The Racquet and Tennis Club is a private social club and athletic club located at 370 Park Avenue, between East 52nd and 53rd Streets, New York, New York.
Designed by Charles Follen McKim of the former firm McKim, Mead, and White in an integrated Italian Renaissance style, the Racquet and Tennis Club building is representative of the ornate private clubs constructed in New York during the early twentieth century. Today it performs an important architectural role on Park Avenue as a foil to the Seagram Building and the Lever House and other corporate structures in the glass-clad vocabulary of International Modernism.
Construction began on December 20, 1916, and was completed on September 7, 1918. The builder was Mark Edlitz, and the estimated cost was $400,000. The building is about 200 feet by 100 feet (30 m x 60 m) and five stories tall. The exterior is stone and brick over a structural steel frame. According to the original plans, the interior contained three dining rooms, a billiard room, library, lounge, gymnasium, four squash courts, two court tennis (real tennis) courts, and two racquets courts. Today, there are four International squash courts, one North American doubles squash court, one racquets court, and the two tennis courts.

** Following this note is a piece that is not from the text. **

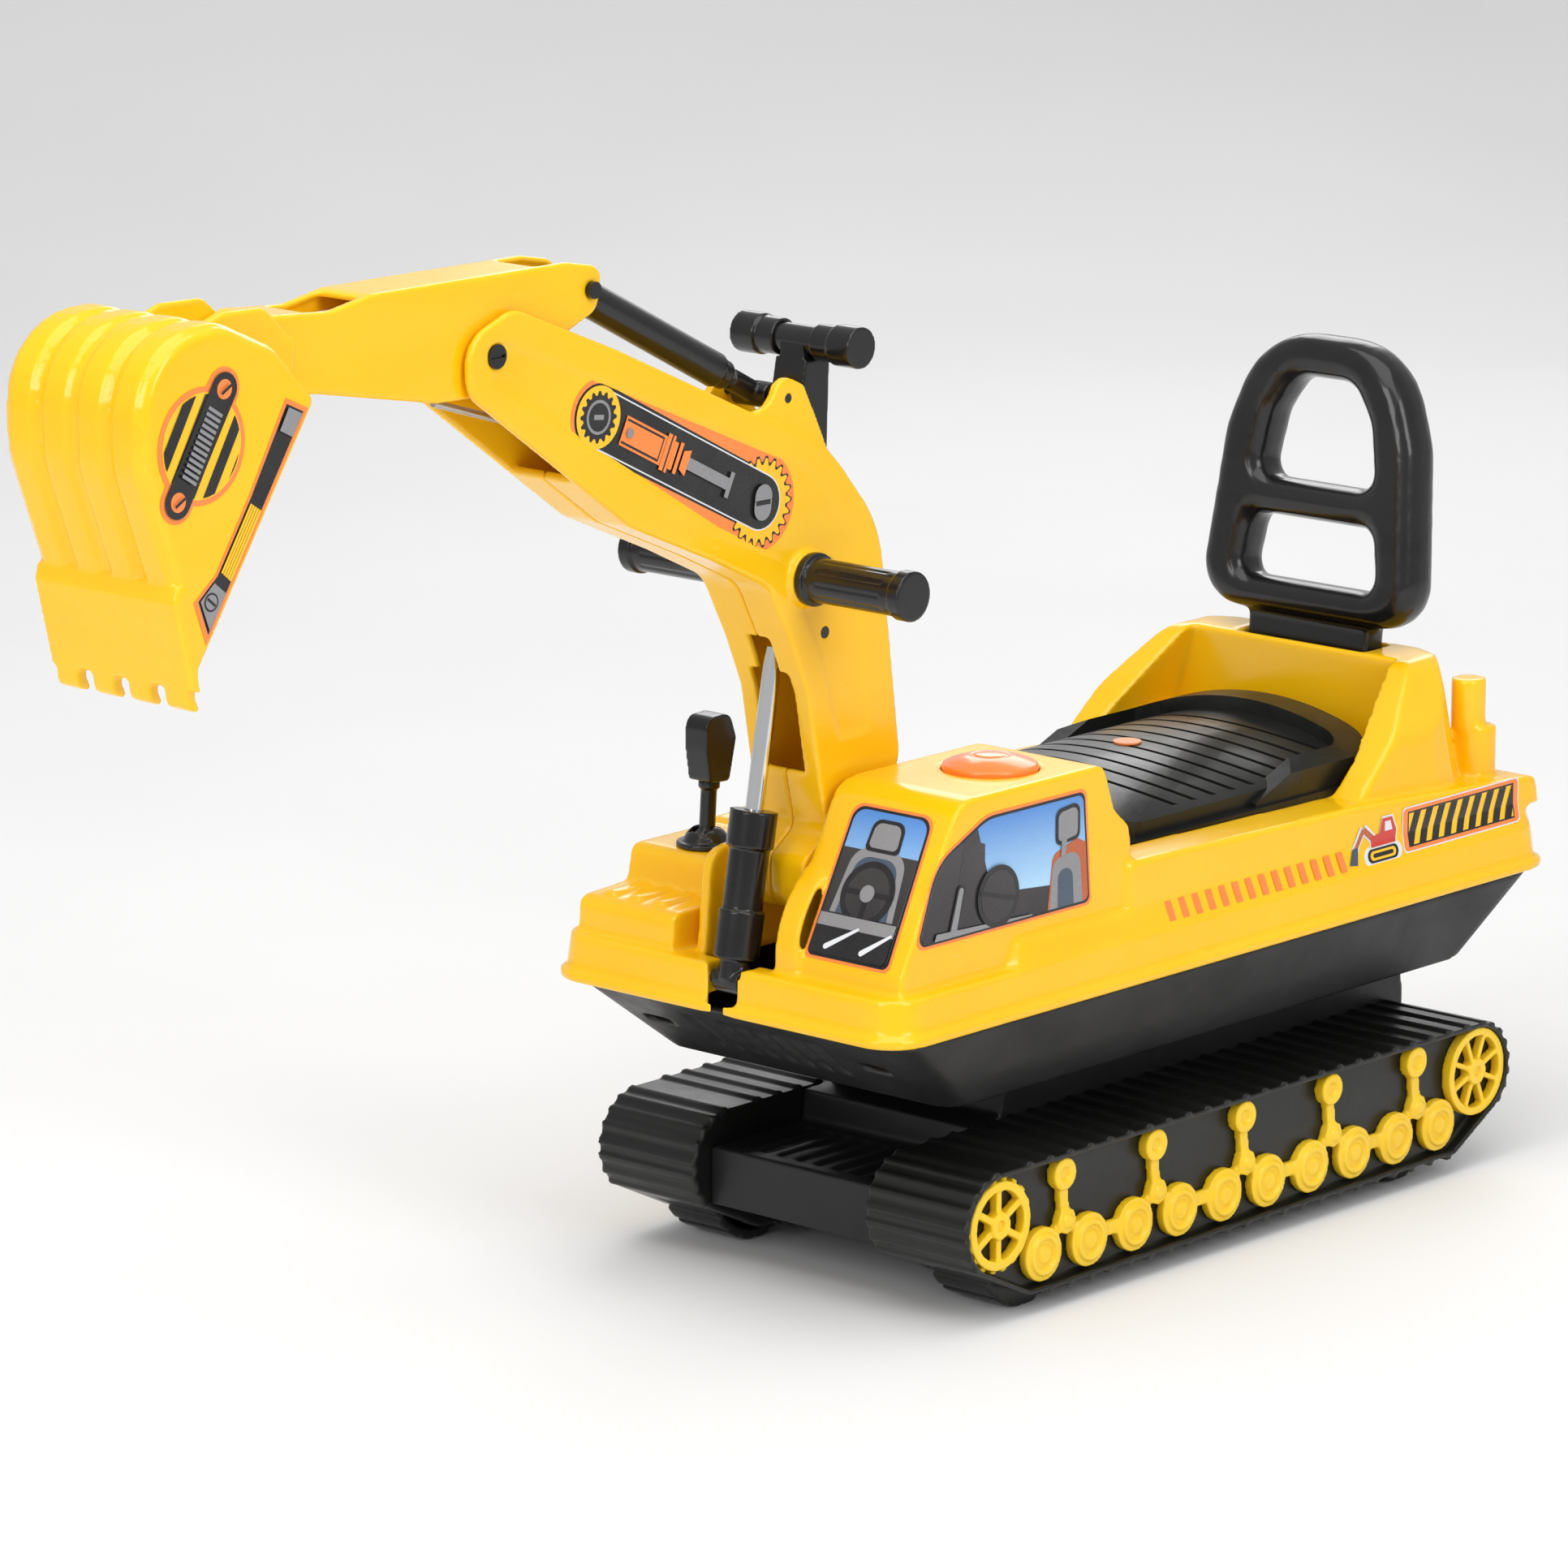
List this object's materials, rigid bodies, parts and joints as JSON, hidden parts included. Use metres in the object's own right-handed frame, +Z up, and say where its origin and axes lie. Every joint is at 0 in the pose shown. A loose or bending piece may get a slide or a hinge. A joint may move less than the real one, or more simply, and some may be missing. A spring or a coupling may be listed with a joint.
{
  "type": "ride on digger",
  "caption": "Ride-on toy digger: tracked base on hidden wheels, storage seat with backrest, and a lever-worked boom, dipper and toothed bucket.",
  "frame": {"origin": "on the floor, under the middle of the whole length and width", "axes": "+X forward to the bucket, +Y to the rider's left, +Z up"},
  "size_m": [1.038, 0.268, 0.5946],
  "materials": {
    "black_plastic": "moulded black polypropylene with a soft gloss",
    "wheel_plastic": "hard black plastic wheel",
    "black_grip": "smooth black plastic grip",
    "yellow_plastic": "glossy golden yellow moulded plastic",
    "yellow_trim": "yellow moulded trim",
    "orange_plastic": "orange moulded plastic",
    "chrome": "bright plated rod",
    "black_pins": "black pin and screw heads",
    "zinc_steel": "zinc plated steel"
  },
  "bodies": {
    "chassis": {"base_frame": "black_plastic", "track_left": "black_plastic", "track_right": "black_plastic", "sprocket_left": "yellow_trim", "sprocket_right": "yellow_trim", "rollers_left": "yellow_trim", "rollers_right": "yellow_trim", "idler_left": "yellow_trim", "idler_right": "yellow_trim", "front_axle": "zinc_steel", "rear_axle": "zinc_steel", "axle_caps": "zinc_steel", "base_screws": "zinc_steel", "lower_hull": "black_plastic", "upper_deck": "yellow_plastic", "deck_screws": "zinc_steel", "boom_pin": "zinc_steel", "lift_foot_pin": "zinc_steel", "backrest": "black_plastic", "backrest_screws": "zinc_steel", "seat_hinge_rod": "zinc_steel", "horn_spring": "zinc_steel", "horn_box": "black_plastic", "joystick_boot": "black_grip"},
    "front_left_wheel": {"wheel_front_left": "wheel_plastic"},
    "front_right_wheel": {"wheel_front_right": "wheel_plastic"},
    "rear_left_wheel": {"wheel_rear_left": "wheel_plastic"},
    "rear_right_wheel": {"wheel_rear_right": "wheel_plastic"},
    "seat": {"seat_lid": "black_plastic", "seat_plug": "orange_plastic"},
    "horn": {"horn_button": "orange_plastic"},
    "joystick": {"joystick_stem": "black_plastic", "joystick_knob": "black_plastic"},
    "boom": {"boom_left": "yellow_plastic", "boom_right": "yellow_plastic", "boom_screws": "black_pins", "grip_rod": "zinc_steel", "grip_left": "black_grip", "grip_right": "black_grip", "ear_pin": "black_pins", "tip_pin": "black_pins", "lever_pin": "zinc_steel"},
    "lift_outer": {"lift_barrel": "black_plastic"},
    "lift_inner": {"lift_rod": "chrome"},
    "lever": {"lever_stem": "black_plastic", "lever_bar": "black_plastic", "lever_caps": "black_grip"},
    "wire": {"push_rod": "zinc_steel"},
    "dipper": {"dipper_arm": "yellow_plastic", "dipper_pin": "black_pins", "bucket_pin": "black_pins"},
    "ram_inner": {"ram_rod": "black_plastic"},
    "ram_outer": {"ram_tube": "black_plastic"},
    "scoop": {"bucket": "yellow_plastic"},
    "curl_wire": {"bucket_rod": "zinc_steel"}
  },
  "joints": [
    {"name": "front_left_wheel_spin", "type": "hinge", "parent": "chassis", "child": "front_left_wheel", "pos_m": [-0.057, 0.097, 0.036], "axis": [0, 1, 0], "continuous": true},
    {"name": "front_right_wheel_spin", "type": "hinge", "parent": "chassis", "child": "front_right_wheel", "pos_m": [-0.057, -0.097, 0.036], "axis": [0, 1, 0], "continuous": true},
    {"name": "rear_left_wheel_spin", "type": "hinge", "parent": "chassis", "child": "rear_left_wheel", "pos_m": [-0.387, 0.097, 0.036], "axis": [0, 1, 0], "continuous": true},
    {"name": "rear_right_wheel_spin", "type": "hinge", "parent": "chassis", "child": "rear_right_wheel", "pos_m": [-0.387, -0.097, 0.036], "axis": [0, 1, 0], "continuous": true},
    {"name": "seat_open", "type": "hinge", "parent": "chassis", "child": "seat", "pos_m": [-0.162, 0, 0.227], "axis": [0, 1, 0], "range_deg": [0, 65]},
    {"name": "horn_press", "type": "slide", "parent": "chassis", "child": "horn", "axis": [0, 0, -1], "range_m": [0, 0.004], "stiffness_N_per_m": 600, "deforming": ["horn_spring"]},
    {"name": "joystick_tilt", "type": "hinge", "parent": "chassis", "child": "joystick", "pos_m": [-0.015, -0.076, 0.232], "axis": [0, 1, 0], "range_deg": [-14, 14]},
    {"name": "boom_lift", "type": "hinge", "parent": "chassis", "child": "boom", "pos_m": [-0.001, 0, 0.232], "axis": [0, 1, 0], "range_deg": [0, 25]},
    {"name": "lift_tilt", "type": "hinge", "parent": "chassis", "child": "lift_outer", "pos_m": [0.047, 0, 0.181], "axis": [0, 1, 0], "range_deg": [0, 17.4]},
    {"name": "lift_stroke", "type": "slide", "parent": "lift_outer", "child": "lift_inner", "axis": [-0.1843, 0, 0.9829], "range_m": [-0.0203, 0]},
    {"name": "lever_pull", "type": "hinge", "parent": "boom", "child": "lever", "pos_m": [-0.003, 0, 0.404], "axis": [0, -1, 0], "range_deg": [0, 28]},
    {"name": "wire_push", "type": "slide", "parent": "boom", "child": "wire", "axis": [0.9556, 0, 0.2946], "range_m": [-0.0205, 0]},
    {"name": "dipper_swing", "type": "hinge", "parent": "boom", "child": "dipper", "pos_m": [0.25, 0, 0.548], "axis": [0, 1, 0], "range_deg": [0, 40]},
    {"name": "bucket_curl", "type": "hinge", "parent": "dipper", "child": "scoop", "pos_m": [0.407, 0, 0.563], "axis": [0, 1, 0], "range_deg": [0, 40]},
    {"name": "curl_wire_slide", "type": "slide", "parent": "dipper", "child": "curl_wire", "axis": [1, 0, 0], "range_m": [-0.0122, 0]},
    {"name": "ram_tilt", "type": "hinge", "parent": "boom", "child": "ram_inner", "pos_m": [0.029, 0, 0.497], "axis": [0, -1, 0], "range_deg": [0, 6.3]},
    {"name": "ram_stroke", "type": "slide", "parent": "ram_inner", "child": "ram_outer", "axis": [0.8882, 0, 0.4594], "range_m": [0, 0.0508]}
  ],
  "couplings": [
    {"joint": "lift_tilt", "follows": "boom_lift", "ratio": 0.6904},
    {"joint": "lift_stroke", "follows": "boom_lift", "m_per_rad": -0.04595},
    {"joint": "wire_push", "follows": "lever_pull", "m_per_rad": -0.04154},
    {"joint": "dipper_swing", "follows": "lever_pull", "ratio": 1.4286},
    {"joint": "bucket_curl", "follows": "lever_pull", "ratio": 1.4286},
    {"joint": "curl_wire_slide", "follows": "lever_pull", "m_per_rad": -0.02456},
    {"joint": "ram_tilt", "follows": "lever_pull", "ratio": 0.22143},
    {"joint": "ram_stroke", "follows": "lever_pull", "m_per_rad": 0.10354}
  ]
}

On July 13, 1983, the building was listed on the National Register of Historic Places. The club sold its air rights on Park Avenue to a developer a number of decades ago, resulting in the unusual sight, for New York, of a glass-clad skyscraper rising in the middle of the block, immediately behind the club.
Unlike many other private clubs that once catered exclusively to men and now admit women, the Racquet and Tennis has held fast to its men-only membership policy. (Women are welcome at club social events, however.) Its ancestor, The Racquet Court Club, opened in 1876 at 55 West 26th Street with only a racquets court. The second club house at 27 West 43rd Street (1891) had one racquet court and one real tennis court. The club moved to the Park Avenue home in 1918.
In 1987, the club famously refused to allow Evelyn David (who was, obviously, not a member of the club) to train for the Women's World Tennis Championship, citing its men-only rules. At the time, Ms. David was considered by several leading members of the club to be in the top six or seven female court tennis players in the United States.